All of the records below should be output exactly.

===== Data rows

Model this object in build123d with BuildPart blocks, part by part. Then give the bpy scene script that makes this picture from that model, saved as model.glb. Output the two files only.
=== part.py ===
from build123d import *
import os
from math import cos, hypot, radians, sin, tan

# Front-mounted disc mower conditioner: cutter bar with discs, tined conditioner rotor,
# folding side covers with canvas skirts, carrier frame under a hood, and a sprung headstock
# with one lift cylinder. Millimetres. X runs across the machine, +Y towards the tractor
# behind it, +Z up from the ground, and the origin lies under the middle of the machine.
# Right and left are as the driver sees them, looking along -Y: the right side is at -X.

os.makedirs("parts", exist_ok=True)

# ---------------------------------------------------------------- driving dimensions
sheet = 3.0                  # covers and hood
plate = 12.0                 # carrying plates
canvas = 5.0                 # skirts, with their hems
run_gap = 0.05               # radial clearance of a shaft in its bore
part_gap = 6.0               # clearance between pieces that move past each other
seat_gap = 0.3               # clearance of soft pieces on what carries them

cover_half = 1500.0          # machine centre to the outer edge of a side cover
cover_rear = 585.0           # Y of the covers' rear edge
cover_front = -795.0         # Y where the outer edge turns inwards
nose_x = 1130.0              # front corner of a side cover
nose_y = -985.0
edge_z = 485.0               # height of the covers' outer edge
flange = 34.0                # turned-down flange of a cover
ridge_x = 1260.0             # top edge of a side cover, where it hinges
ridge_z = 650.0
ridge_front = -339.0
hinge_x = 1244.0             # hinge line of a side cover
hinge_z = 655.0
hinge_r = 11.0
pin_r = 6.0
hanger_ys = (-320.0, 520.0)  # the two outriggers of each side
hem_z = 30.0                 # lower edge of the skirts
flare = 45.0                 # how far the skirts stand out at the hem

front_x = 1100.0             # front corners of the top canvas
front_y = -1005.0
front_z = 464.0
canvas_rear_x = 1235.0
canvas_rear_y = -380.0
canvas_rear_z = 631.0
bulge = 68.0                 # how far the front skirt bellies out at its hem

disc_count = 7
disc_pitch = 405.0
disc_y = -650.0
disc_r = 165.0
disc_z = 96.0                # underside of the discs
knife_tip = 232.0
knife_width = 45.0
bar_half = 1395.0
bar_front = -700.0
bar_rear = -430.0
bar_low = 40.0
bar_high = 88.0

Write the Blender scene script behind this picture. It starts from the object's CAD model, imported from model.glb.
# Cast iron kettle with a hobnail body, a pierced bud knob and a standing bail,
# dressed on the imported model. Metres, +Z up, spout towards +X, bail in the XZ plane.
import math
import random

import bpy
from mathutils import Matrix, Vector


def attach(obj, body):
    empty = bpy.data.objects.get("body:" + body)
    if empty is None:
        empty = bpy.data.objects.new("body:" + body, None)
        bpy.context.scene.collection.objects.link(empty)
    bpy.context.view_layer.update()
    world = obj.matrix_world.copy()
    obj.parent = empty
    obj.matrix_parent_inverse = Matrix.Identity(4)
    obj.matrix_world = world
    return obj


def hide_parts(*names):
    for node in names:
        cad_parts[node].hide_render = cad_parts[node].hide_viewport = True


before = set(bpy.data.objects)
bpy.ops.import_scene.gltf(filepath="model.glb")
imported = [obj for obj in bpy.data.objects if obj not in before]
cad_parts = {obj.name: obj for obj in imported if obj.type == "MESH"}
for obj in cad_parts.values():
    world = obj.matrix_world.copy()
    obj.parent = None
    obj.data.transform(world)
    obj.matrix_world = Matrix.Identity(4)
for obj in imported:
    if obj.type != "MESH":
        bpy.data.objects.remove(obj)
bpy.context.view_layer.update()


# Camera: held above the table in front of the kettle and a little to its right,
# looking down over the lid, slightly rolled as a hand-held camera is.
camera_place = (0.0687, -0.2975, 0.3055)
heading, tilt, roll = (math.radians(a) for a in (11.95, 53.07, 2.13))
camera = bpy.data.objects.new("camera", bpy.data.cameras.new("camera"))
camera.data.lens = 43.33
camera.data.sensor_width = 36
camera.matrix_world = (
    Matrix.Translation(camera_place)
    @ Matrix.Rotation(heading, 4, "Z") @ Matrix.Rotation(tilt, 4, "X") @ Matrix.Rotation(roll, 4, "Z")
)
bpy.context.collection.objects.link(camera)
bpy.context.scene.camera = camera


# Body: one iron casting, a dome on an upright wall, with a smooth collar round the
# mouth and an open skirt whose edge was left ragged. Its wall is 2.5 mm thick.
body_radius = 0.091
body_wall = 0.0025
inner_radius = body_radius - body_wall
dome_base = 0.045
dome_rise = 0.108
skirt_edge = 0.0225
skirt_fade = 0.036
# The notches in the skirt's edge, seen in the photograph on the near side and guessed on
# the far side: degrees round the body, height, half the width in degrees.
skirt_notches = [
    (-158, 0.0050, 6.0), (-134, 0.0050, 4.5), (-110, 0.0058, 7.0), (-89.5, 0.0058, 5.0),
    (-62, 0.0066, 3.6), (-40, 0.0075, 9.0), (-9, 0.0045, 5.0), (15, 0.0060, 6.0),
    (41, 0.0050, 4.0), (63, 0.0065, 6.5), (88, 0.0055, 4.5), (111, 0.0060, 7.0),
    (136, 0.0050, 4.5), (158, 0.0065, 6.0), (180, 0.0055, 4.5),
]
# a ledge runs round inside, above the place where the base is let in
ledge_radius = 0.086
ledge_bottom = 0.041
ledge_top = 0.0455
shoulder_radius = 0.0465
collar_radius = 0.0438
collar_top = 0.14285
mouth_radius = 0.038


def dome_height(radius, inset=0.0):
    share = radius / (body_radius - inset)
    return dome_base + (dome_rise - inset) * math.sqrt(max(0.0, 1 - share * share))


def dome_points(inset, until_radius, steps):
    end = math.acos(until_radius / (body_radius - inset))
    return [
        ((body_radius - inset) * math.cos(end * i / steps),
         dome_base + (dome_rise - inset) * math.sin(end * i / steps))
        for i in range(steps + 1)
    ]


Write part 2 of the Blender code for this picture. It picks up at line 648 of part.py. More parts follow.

==========

Answer to the exercise:
Model this object in build123d with BuildPart blocks, part by part. Then give the bpy scene script that makes this picture from that model, saved as model.glb. Output the two files only.
=== part.py ===
from build123d import *
import os
from math import cos, hypot, radians, sin, tan

# Front-mounted disc mower conditioner: cutter bar with discs, tined conditioner rotor,
# folding side covers with canvas skirts, carrier frame under a hood, and a sprung headstock
# with one lift cylinder. Millimetres. X runs across the machine, +Y towards the tractor
# behind it, +Z up from the ground, and the origin lies under the middle of the machine.
# Right and left are as the driver sees them, looking along -Y: the right side is at -X.

os.makedirs("parts", exist_ok=True)

# ---------------------------------------------------------------- driving dimensions
sheet = 3.0                  # covers and hood
plate = 12.0                 # carrying plates
canvas = 5.0                 # skirts, with their hems
run_gap = 0.05               # radial clearance of a shaft in its bore
part_gap = 6.0               # clearance between pieces that move past each other
seat_gap = 0.3               # clearance of soft pieces on what carries them

cover_half = 1500.0          # machine centre to the outer edge of a side cover
cover_rear = 585.0           # Y of the covers' rear edge
cover_front = -795.0         # Y where the outer edge turns inwards
nose_x = 1130.0              # front corner of a side cover
nose_y = -985.0
edge_z = 485.0               # height of the covers' outer edge
flange = 34.0                # turned-down flange of a cover
ridge_x = 1260.0             # top edge of a side cover, where it hinges
ridge_z = 650.0
ridge_front = -339.0
hinge_x = 1244.0             # hinge line of a side cover
hinge_z = 655.0
hinge_r = 11.0
pin_r = 6.0
hanger_ys = (-320.0, 520.0)  # the two outriggers of each side
hem_z = 30.0                 # lower edge of the skirts
flare = 45.0                 # how far the skirts stand out at the hem

front_x = 1100.0             # front corners of the top canvas
front_y = -1005.0
front_z = 464.0
canvas_rear_x = 1235.0
canvas_rear_y = -380.0
canvas_rear_z = 631.0
bulge = 68.0                 # how far the front skirt bellies out at its hem

disc_count = 7
disc_pitch = 405.0
disc_y = -650.0
disc_r = 165.0
disc_z = 96.0                # underside of the discs
knife_tip = 232.0
knife_width = 45.0
bar_half = 1395.0
bar_front = -700.0
bar_rear = -430.0
bar_low = 40.0
bar_high = 88.0

Write the Blender scene script behind this picture. It starts from the object's CAD model, imported from model.glb.
# Cast iron kettle with a hobnail body, a pierced bud knob and a standing bail,
# dressed on the imported model. Metres, +Z up, spout towards +X, bail in the XZ plane.
import math
import random

import bpy
from mathutils import Matrix, Vector


def attach(obj, body):
    empty = bpy.data.objects.get("body:" + body)
    if empty is None:
        empty = bpy.data.objects.new("body:" + body, None)
        bpy.context.scene.collection.objects.link(empty)
    bpy.context.view_layer.update()
    world = obj.matrix_world.copy()
    obj.parent = empty
    obj.matrix_parent_inverse = Matrix.Identity(4)
    obj.matrix_world = world
    return obj


def hide_parts(*names):
    for node in names:
        cad_parts[node].hide_render = cad_parts[node].hide_viewport = True


before = set(bpy.data.objects)
bpy.ops.import_scene.gltf(filepath="model.glb")
imported = [obj for obj in bpy.data.objects if obj not in before]
cad_parts = {obj.name: obj for obj in imported if obj.type == "MESH"}
for obj in cad_parts.values():
    world = obj.matrix_world.copy()
    obj.parent = None
    obj.data.transform(world)
    obj.matrix_world = Matrix.Identity(4)
for obj in imported:
    if obj.type != "MESH":
        bpy.data.objects.remove(obj)
bpy.context.view_layer.update()


# Camera: held above the table in front of the kettle and a little to its right,
# looking down over the lid, slightly rolled as a hand-held camera is.
camera_place = (0.0687, -0.2975, 0.3055)
heading, tilt, roll = (math.radians(a) for a in (11.95, 53.07, 2.13))
camera = bpy.data.objects.new("camera", bpy.data.cameras.new("camera"))
camera.data.lens = 43.33
camera.data.sensor_width = 36
camera.matrix_world = (
    Matrix.Translation(camera_place)
    @ Matrix.Rotation(heading, 4, "Z") @ Matrix.Rotation(tilt, 4, "X") @ Matrix.Rotation(roll, 4, "Z")
)
bpy.context.collection.objects.link(camera)
bpy.context.scene.camera = camera


# Body: one iron casting, a dome on an upright wall, with a smooth collar round the
# mouth and an open skirt whose edge was left ragged. Its wall is 2.5 mm thick.
body_radius = 0.091
body_wall = 0.0025
inner_radius = body_radius - body_wall
dome_base = 0.045
dome_rise = 0.108
skirt_edge = 0.0225
skirt_fade = 0.036
# The notches in the skirt's edge, seen in the photograph on the near side and guessed on
# the far side: degrees round the body, height, half the width in degrees.
skirt_notches = [
    (-158, 0.0050, 6.0), (-134, 0.0050, 4.5), (-110, 0.0058, 7.0), (-89.5, 0.0058, 5.0),
    (-62, 0.0066, 3.6), (-40, 0.0075, 9.0), (-9, 0.0045, 5.0), (15, 0.0060, 6.0),
    (41, 0.0050, 4.0), (63, 0.0065, 6.5), (88, 0.0055, 4.5), (111, 0.0060, 7.0),
    (136, 0.0050, 4.5), (158, 0.0065, 6.0), (180, 0.0055, 4.5),
]
# a ledge runs round inside, above the place where the base is let in
ledge_radius = 0.086
ledge_bottom = 0.041
ledge_top = 0.0455
shoulder_radius = 0.0465
collar_radius = 0.0438
collar_top = 0.14285
mouth_radius = 0.038


def dome_height(radius, inset=0.0):
    share = radius / (body_radius - inset)
    return dome_base + (dome_rise - inset) * math.sqrt(max(0.0, 1 - share * share))


def dome_points(inset, until_radius, steps):
    end = math.acos(until_radius / (body_radius - inset))
    return [
        ((body_radius - inset) * math.cos(end * i / steps),
         dome_base + (dome_rise - inset) * math.sin(end * i / steps))
        for i in range(steps + 1)
    ]


Write part 2 of the Blender code for this picture. It picks up at line 648 of part.py. More parts follow.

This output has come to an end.